Moving between calibers, the effect was much more noticeable with the .40 ammunition. With its common “snap”, the added mass was a nice addition, especially when moving up to defensive loads like Federal HST. On 9mm (Freedom 124 grain re-manufactured) the effect was there, just no as pronounced.
Author’s note: AD did not yet have their other springs available at time of testing. They have since introduced various spring rates for shooters to tune the system.
- In today’s market of over-hyped product, having sometime do exactly as it purports to do is refreshing.
- Does reduce “felt” recoil and helps drive down the muzzle during firing.
- Various spring rates available for the shooter to tune the system to their experience.
- With in being stainless, I would like to see this nitrocarburized or “nitrided”. Adding the black will match the handgun and will increase surface hardness while reducing friction further.
- Should be compatible with nearly any Generation 3 spring set if the desired spring is not offered by AD.

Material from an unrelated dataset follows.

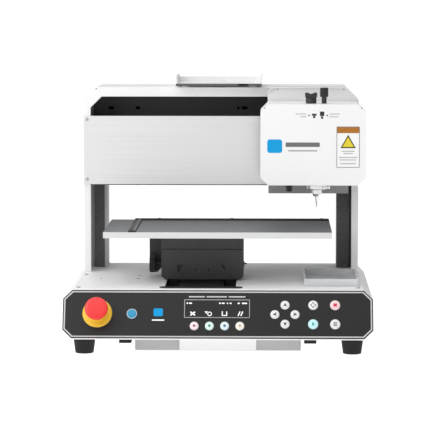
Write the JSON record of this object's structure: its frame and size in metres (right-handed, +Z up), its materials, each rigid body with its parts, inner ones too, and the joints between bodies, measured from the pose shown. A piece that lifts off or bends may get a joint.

- I’d be curious to see the results of offering a tungsten carbide increasing weight further up front, but that is only curiousity speaking.
- This should be a captured system.
The AD RMS is a solid offering. It does exactly what it sets out to do, which is to reduce the felt recoil of the shooter. Its an innovative approach that takes advantage of the Glock Gen 4’s added space to create a product caters to a specific shooter.
While I am annoyed at the choice to not capture the system, the RMS will make shooting the Glock 34 and 35 more pleasant. Adding in the compatibility with various springs and AD’s new spring rates, the competitive shooter can expect a performance boost dropping it in.